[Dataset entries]
◇ ◇ ◇ ◇ ◇

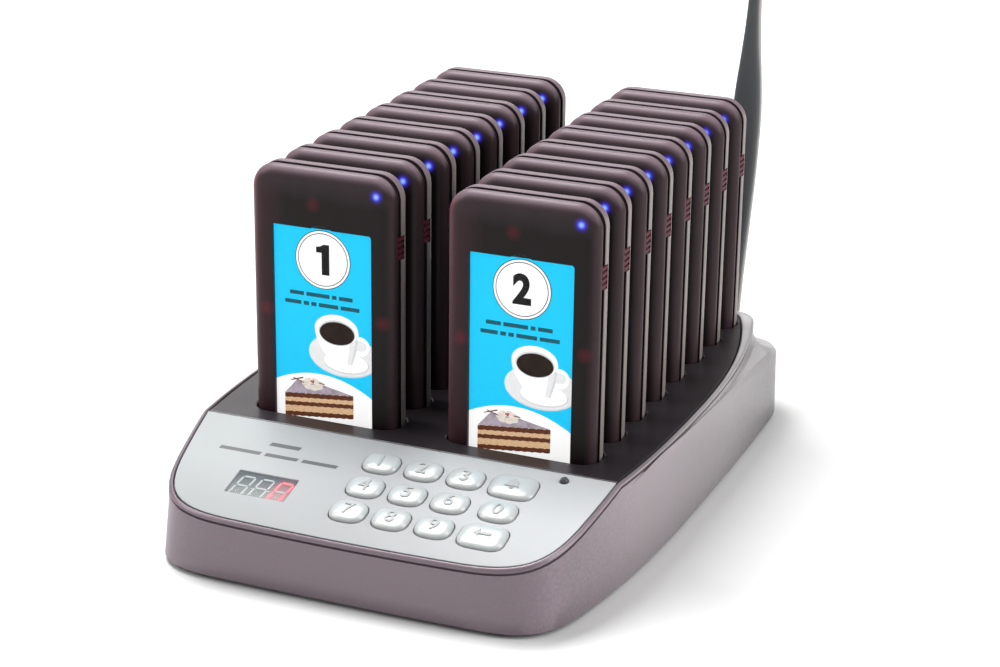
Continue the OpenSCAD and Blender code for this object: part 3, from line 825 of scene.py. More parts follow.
def make_housing():
    """The painted shell: flared wall, falling shoulder, scoop, rim and the inside wall."""
    def share(start, behind=0.0, far_behind=0.0):
        """A share that changes behind the deck's front and again near the rear."""
        return lambda y: (
            start + behind * smooth_step(-78, -30, y) + far_behind * smooth_step(60, 108, y)
        )

    low = at_height(BODY_RING, lambda y: FLOOR_Z + 0.5)
    top = below_top(RIM_RING, 0, 2.25)
    straight = mix_rings(low, top, share(0.90))
    shoulder = at_height(inset_ring(BODY_RING, 0.5), crease_z)
    crease = mix_rings(straight, shoulder, share(0, 1))
    under = [(x, y, z - 1.4) for x, y, z in mix_rings(crease, low, share(0.03))]
    lip = [(x, y, z + 0.35) for x, y, z in mix_rings(crease, top, share(0.06, 0.10))]
    scoop = mix_rings(lip, top, share(0.35, 0.42, 0.17), share(0.35, -0.25, -0.06))
    rise = mix_rings(scoop, top, share(0.55, 0.30, 0.05), share(0.55, -0.12))
    rings = [at_height(inset_ring(BODY_RING, inset), lambda y: FLOOR_Z) for inset in (2.0, 0.35)]
    rings += [low, mix_rings(low, under, share(0.35)), mix_rings(low, under, share(0.75))]
    rings += [under, crease, lip, scoop, rise, top]
    rings += [below_top(RIM_RING, inset, drop) for inset, drop in RIM_EDGE]
    rings += [below_top(INSERT_RING, inset, drop) for inset, drop in INSERT_EDGE]
    rings += [
        below_top(RIM_RING, 2.2, 2.6),
        at_height(inset_ring(BODY_RING, 3.0), lambda y: min(top_z(y), crease_z(y)) - 5.0),
        at_height(inset_ring(BODY_RING, 2.2), lambda y: FLOOR_Z + 3),
    ]
    points, faces = loft(rings, closed=True)
    make_piece(
        "housing_shell", points, faces, [PAINT], "base", "housing", ["base_housing"], angle=40
    )


# ------------------------------------------------------------------ deck

SLOT_W, SLOT_T, SLOT_CORNER = PAGER_W + 2, PAGER_T + 2.6, 7


def slot_body(index):
    return f"pager_{index + 1:02d}"


def slot_place(index):
    """Front left foot of a pager's box, taken to its middle in X."""
    node = "pager_01_front_shell" if index == 0 else slot_body(index)
    low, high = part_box(node)
    return Vector(((low.x + high.x) / 2, low.y, low.z))


def joint_half_width(ring):
    """Half the width of a base ring where the panel meets the deck."""
    return max(x for x, y in ring if abs(y - DECK_FRONT_Y) < 0.5)


def make_deck():
    inner = inset_ring(INSERT_RING, 0.3)
    corner_x = joint_half_width(inner)
    rear = from_gap([p for p in inner if p[1] > DECK_FRONT_Y + 1.0])
    front_y = DECK_FRONT_Y + 0.15
    outline = [(corner_x * k / 6, front_y) for k in range(-6, 7)] + rear
    holes = []
    for index in range(PAGER_COUNT):
        place = slot_place(index) / MM
        centre = (place.x, place.y + PAGER_T / 2)
        holes.append(rounded_ring(SLOT_W, SLOT_T, SLOT_CORNER, 7, 1, centre))
    points, faces = plate(
        outline, holes, top=DECK_Z - 0.25, bottom=PAGER_LOW.z / MM - 1.6, fillet=0.7,
        hole_floor=PAGER_LOW.z / MM - 0.02, skirt=(DECK_Z - 4.2, 1.5),
    )
    make_piece("deck_insert", points, faces, [DECK], "base", "deck", ["slot_deck"], angle=28)


# ------------------------------------------------------------------ keypad panel

PANEL_MATRIX = (
    Matrix.Translation((0, DECK_FRONT_Y * MM, DECK_Z * MM)) @ Matrix.Rotation(SLOPE, 4, "X")
)
KEY_COLUMNS = [-3.6, 12.4, 28.3, 46]
KEY_ROWS = [12.4, 26.1, 39.6]
DIGIT_KEY = (13.2, 10.7)
WIDE_KEY = (16.8, 12.2)
KEY_GRID = ["1 2 3 call", "4 5 6 0", "7 8 9 delete"]
KEY_GAP = 0.28
KEY_POINTS = 40
WINDOW_CENTRE = (-39.5, -34.55)
LED_PLACE = (61.4, -4.2)
LED_RADIUS = 1.6
DASH_SLANT = 0.25
DASH_GAP = 1.8


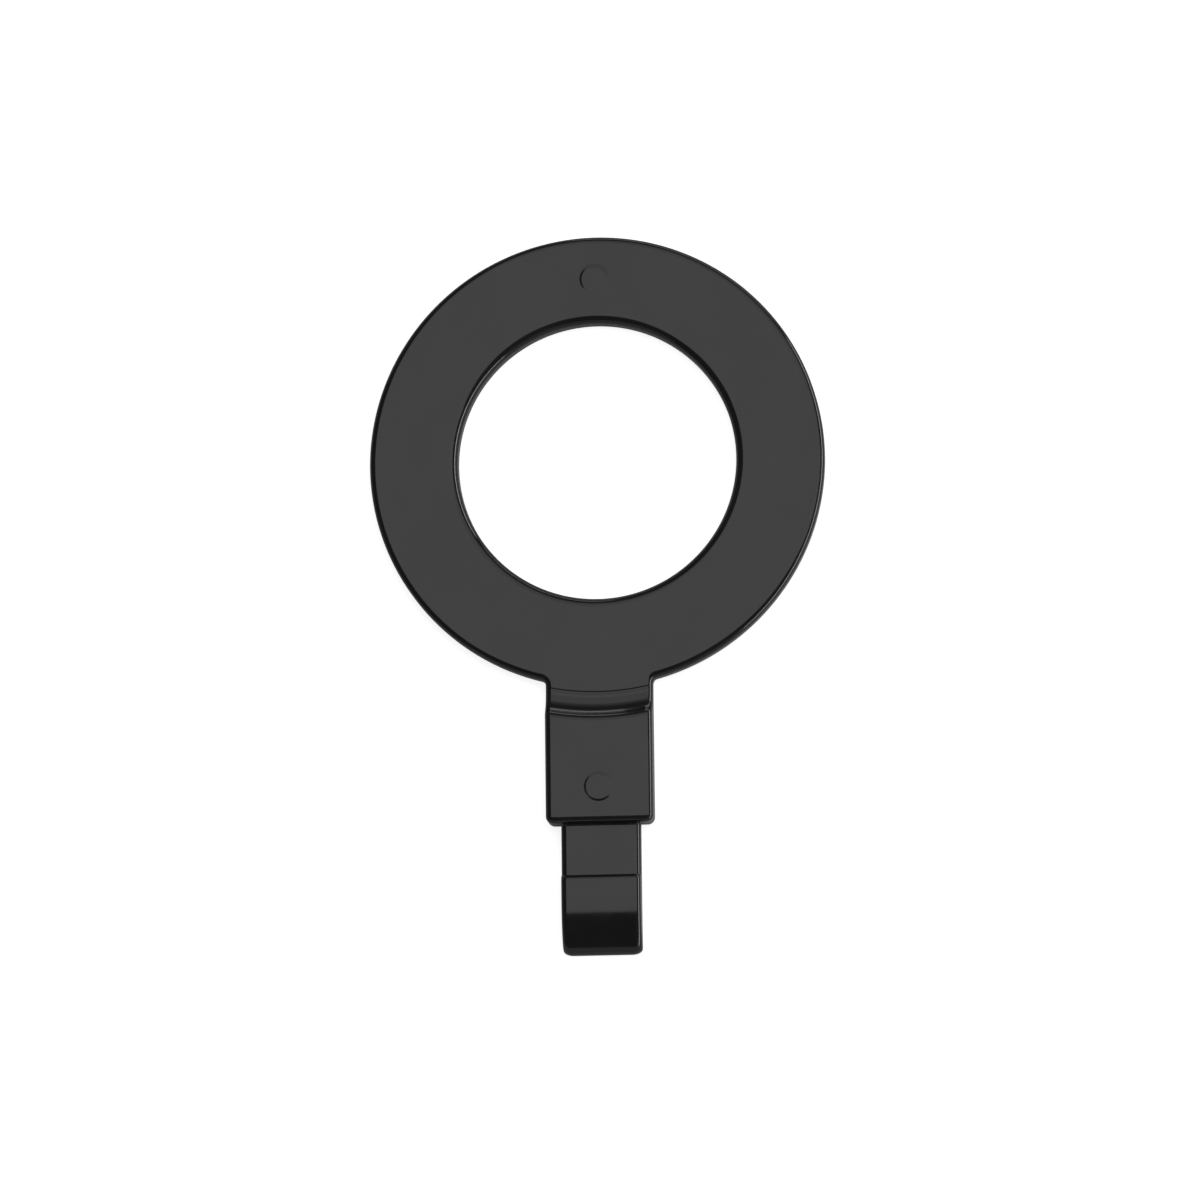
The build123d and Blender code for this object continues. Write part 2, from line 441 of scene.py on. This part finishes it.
catch_low, catch_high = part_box("catch_plate")
catch_edge = 0.6 * mm
edge_steps = np.linspace(0, math.pi / 2, 9)
catch_along = pack_stations(
    catch_edge * (1 - np.cos(edge_steps)),
    [1.1 * catch_edge],
    np.linspace(1.5 * catch_edge, catch_high.y - catch_low.y, 7),
)
catch_y = catch_high.y - catch_along
catch_top = np.stack([catch_y, catch_high.z - quarter_drop(catch_along, catch_edge)], -1)
catch_under = np.stack([catch_y, np.full_like(catch_y, catch_low.z)], -1)
catch_up = np.stack([np.zeros_like(catch_y), np.ones_like(catch_y)], -1)
catch_grid = carried_section(catch_top, catch_up, catch_under, neck_half, tongue_round)
catch = skin("moulded_catch", catch_grid, wrap_rows=False)
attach(catch, "root")
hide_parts("catch_plate")


# ---- Hook claw ---------------------------------------------------------------------------
# The end of the tongue, which curls down like a bent finger. It leads the tongue into the slot
# and hooks behind it. Inside and outside are quarter ellipses.

claw_low, claw_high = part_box("hook_claw")
claw_tip_thick = 1.9 * mm
tip_round = 0.25 * mm
turned = np.linspace(0, math.pi / 2, 49)
run, drop = claw_high.y - claw_low.y, claw_high.z - claw_low.z - tip_round
inner_run, inner_drop = run - claw_tip_thick, catch_low.z - claw_low.z - tip_round
tip_level = claw_low.z + tip_round
outer = np.stack([claw_high.y - run * np.sin(turned), tip_level + drop * np.cos(turned)], -1)
inner = np.stack([claw_high.y - inner_run * np.sin(turned), tip_level + inner_drop * np.cos(turned)], -1)
outward = np.stack([-drop * np.sin(turned), run * np.cos(turned)], -1)
outward /= np.linalg.norm(outward, axis=1, keepdims=True)
claw_grid = carried_section(outer, outward, inner, neck_half, tongue_round)
tip_corner = 0.5 * mm
# The tip: the last section, drawn in and down by a quarter round.
last = claw_grid[-1]
middle = (last.max(0) + last.min(0)) / 2
reach_out = np.maximum((last.max(0) - last.min(0)) / 2, 1e-9)
tip_steps = np.linspace(0, math.pi / 2, 8)[1:]
tip_scale = 1 - tip_round * (1 - np.cos(tip_steps))[:, None] / reach_out[None, :2]
tip = np.repeat(last[None], len(tip_steps), axis=0)
tip[..., :2] = middle[:2] + (last[None, :, :2] - middle[:2]) * tip_scale[:, None, :]
tip[..., 2] = tip_level - tip_round * np.sin(tip_steps)[:, None]
claw_grid = np.concatenate([claw_grid, tip])
# In plan the tip's corners are quarter rounds, so the width shrinks along the last stretch.
from_tip = np.clip(claw_grid[..., 1] - claw_low.y, 0, tip_corner)
claw_grid[..., 0] *= 1 - (tip_corner - np.sqrt(tip_corner**2 - (tip_corner - from_tip) ** 2)) / neck_half
claw = skin("moulded_claw", claw_grid, wrap_rows=False)
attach(claw, "root")
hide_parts("hook_claw")


# ---- Black plastic -----------------------------------------------------------------------
# Solid black injection moulded plastic, semi-gloss from a polished mould. The skin has a faint
# orange-peel swell, fine mould polish and slightly uneven gloss.


def black_plastic():
    """Near-black body colour under a clear 4 percent reflection. Noise in Object coordinates swells
    the surface by microns and shifts the roughness a little; very fine noise gives mould polish."""
    material = bpy.data.materials.new("black_plastic")
    material.use_nodes = True
    nodes, links = material.node_tree.nodes, material.node_tree.links
    shader = nodes["Principled BSDF"]
    shader.inputs["IOR"].default_value = 1.5
    place = nodes.new("ShaderNodeTexCoord")

    def noise(scale_mm, detail, rough=0.5):
        node = nodes.new("ShaderNodeTexNoise")
        node.inputs["Scale"].default_value = 1 / (scale_mm * mm)
        node.inputs["Detail"].default_value = detail
        node.inputs["Roughness"].default_value = rough
        links.new(place.outputs["Object"], node.inputs["Vector"])
        return node.outputs["Fac"]

    def spread(value, low, high):
        node = nodes.new("ShaderNodeMapRange")
        node.inputs["From Min"].default_value = 0.3
        node.inputs["From Max"].default_value = 0.7
        node.inputs["To Min"].default_value = low
        node.inputs["To Max"].default_value = high
        links.new(value, node.inputs["Value"])
        return node.outputs["Result"]

    def bump(height, depth_mm, below=None):
        node = nodes.new("ShaderNodeBump")
        node.inputs["Strength"].default_value = 1.0
        node.inputs["Distance"].default_value = depth_mm * mm
        links.new(height, node.inputs["Height"])
        if below is not None:
            links.new(below, node.inputs["Normal"])
        return node.outputs["Normal"]

    tint = nodes.new("ShaderNodeMix")
    tint.data_type = "RGBA"
    tint.inputs["A"].default_value = (0.0075, 0.0075, 0.0078, 1)
    tint.inputs["B"].default_value = (0.0125, 0.0125, 0.0128, 1)
    links.new(spread(noise(6.0, 3.0), 0.0, 1.0), tint.inputs["Factor"])
    links.new(tint.outputs["Result"], shader.inputs["Base Color"])
    links.new(spread(noise(2.5, 4.0), 0.09, 0.15), shader.inputs["Roughness"])
    swell = bump(noise(3.2, 1.0), 0.004)
    links.new(bump(noise(0.12, 2.0), 0.0006, swell), shader.inputs["Normal"])
    return material


plastic = black_plastic()
for piece in (holding_ring, root_web, stop_block, neck, catch, claw):
    piece.data.materials.clear()
    piece.data.materials.append(plastic)


# ---- Studio ------------------------------------------------------------------------------
# A pale floor under a wide soft light overhead, which fades towards the rear, with lit cards to
# the right, behind and in front.

floor_mesh = bpy.data.meshes.new("floor")
floor_half = 1.5
floor_corners = [(x * floor_half, y * floor_half, 0) for x, y in ((-1, -1), (1, -1), (1, 1), (-1, 1))]
floor_mesh.from_pydata(floor_corners, [], [(0, 1, 2, 3)])
floor = bpy.data.objects.new("floor", floor_mesh)
bpy.context.scene.collection.objects.link(floor)
paper = bpy.data.materials.new("pale_paper")
paper.use_nodes = True
paper_nodes, paper_links = paper.node_tree.nodes, paper.node_tree.links
paper_shader = paper_nodes["Principled BSDF"]
paper_shader.inputs["Base Color"].default_value = (0.8, 0.8, 0.8, 1)
paper_shader.inputs["Roughness"].default_value = 1.0
paper_shader.inputs["Specular IOR Level"].default_value = 0.0
glow = paper_nodes.new("ShaderNodeEmission")
glow.inputs["Color"].default_value = (1, 1, 1, 1)
ray = paper_nodes.new("ShaderNodeLightPath")
seen_glow = paper_nodes.new("ShaderNodeMath")
seen_glow.operation = "MULTIPLY"
seen_glow.inputs[1].default_value = 0.8
paper_links.new(ray.outputs["Is Camera Ray"], seen_glow.inputs[0])
paper_links.new(seen_glow.outputs["Value"], glow.inputs["Strength"])
both = paper_nodes.new("ShaderNodeAddShader")
paper_links.new(paper_shader.outputs["BSDF"], both.inputs[0])
paper_links.new(glow.outputs["Emission"], both.inputs[1])
paper_links.new(both.outputs["Shader"], paper_nodes["Material Output"].inputs["Surface"])
floor.data.materials.append(paper)


def softbox(name, place, size, radiance, aim=(0, -0.015, 0)):
    """A rectangular area light that faces aim. Its power gives the stated radiance."""
    light = bpy.data.lights.new(name, "AREA")
    light.shape = "RECTANGLE"
    light.size, light.size_y = size
    light.energy = radiance * math.pi * size[0] * size[1]
    lamp = bpy.data.objects.new(name, light)
    bpy.context.scene.collection.objects.link(lamp)
    lamp.location = place
    lamp.rotation_euler = (Vector(aim) - Vector(place)).to_track_quat("-Z", "Y").to_euler()
    return lamp


height = 0.6
left, right = -math.tan(math.radians(23)), math.tan(math.radians(48))
middle_x = height * (left + right) / 2
for name, start, end, radiance in (
    ("overhead_softbox", -12, 18, 1.15),
    ("overhead_softbox_rear", 18, 45, 0.9),
    ("overhead_fade_near", 45, 52, 0.5),
    ("overhead_fade_far", 52, 60, 0.2),
):
    near, far = height * math.tan(math.radians(start)), height * math.tan(math.radians(end))
    middle_y = (near + far) / 2
    size = (height * (right - left), far - near)
    softbox(name, (middle_x, middle_y, height), size, radiance, aim=(middle_x, middle_y, 0))
softbox("right_card", (0.7, -0.05, 0.07), (1.4, 0.14), 6.0, aim=(0, -0.05, 0.07))
softbox("rear_card", (0.28, 0.8, 0.055), (0.84, 0.11), 2.0, aim=(0.28, 0, 0.055))
softbox("front_card", (0.0, -0.8, 0.13), (1.6, 0.26), 0.3, aim=(0, 0, 0.13))

world = bpy.data.worlds.new("studio")
world.use_nodes = True
world.node_tree.nodes["Background"].inputs["Color"].default_value = (0.9, 0.9, 0.9, 1)
world.node_tree.nodes["Background"].inputs["Strength"].default_value = 0.1
bpy.context.scene.world = world
bpy.context.scene.view_settings.view_transform = "Standard"

# The camera looks down on the front, a little from the stem's end and from the right.
lean_right, lean_down, roll = math.radians(5.04), math.radians(10.62), math.radians(-0.65)
lean = Vector((math.tan(lean_right), -math.tan(lean_down), 1)).normalized()
eye = Vector((0, 0, 1.75 * mm)) + lean * 734 * mm
aim = Vector((0.23, -15.53, 2.0)) * mm
towards = (eye - aim).normalized()
level_x = Vector((0, 1, 0)).cross(towards).normalized()
level_y = towards.cross(level_x)
camera_x = level_x * math.cos(roll) + level_y * math.sin(roll)
camera_y = level_y * math.cos(roll) - level_x * math.sin(roll)
camera_data = bpy.data.cameras.new("camera")
camera_data.sensor_width = 36
camera_data.lens = 36 * (eye - aim).length / (130.9 * mm)
camera = bpy.data.objects.new("camera", camera_data)
bpy.context.scene.collection.objects.link(camera)
camera.matrix_world = Matrix.Translation(eye) @ Matrix((camera_x, camera_y, towards)).transposed().to_4x4()
camera_data.clip_start = 0.01
bpy.context.scene.camera = camera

◇ ◇ ◇ ◇ ◇

▶ _TASK OBJECTIVE_: Repeat, word for word, only the lines from the line holding "The build123d and" through the line holding "# and hooks", with both of those lines included.

▶ _EXERCISE RESULT_:
The build123d and Blender code for this object continues. Write part 2, from line 441 of scene.py on. This part finishes it.
catch_low, catch_high = part_box("catch_plate")
catch_edge = 0.6 * mm
edge_steps = np.linspace(0, math.pi / 2, 9)
catch_along = pack_stations(
    catch_edge * (1 - np.cos(edge_steps)),
    [1.1 * catch_edge],
    np.linspace(1.5 * catch_edge, catch_high.y - catch_low.y, 7),
)
catch_y = catch_high.y - catch_along
catch_top = np.stack([catch_y, catch_high.z - quarter_drop(catch_along, catch_edge)], -1)
catch_under = np.stack([catch_y, np.full_like(catch_y, catch_low.z)], -1)
catch_up = np.stack([np.zeros_like(catch_y), np.ones_like(catch_y)], -1)
catch_grid = carried_section(catch_top, catch_up, catch_under, neck_half, tongue_round)
catch = skin("moulded_catch", catch_grid, wrap_rows=False)
attach(catch, "root")
hide_parts("catch_plate")


# ---- Hook claw ---------------------------------------------------------------------------
# The end of the tongue, which curls down like a bent finger. It leads the tongue into the slot
# and hooks behind it. Inside and outside are quarter ellipses.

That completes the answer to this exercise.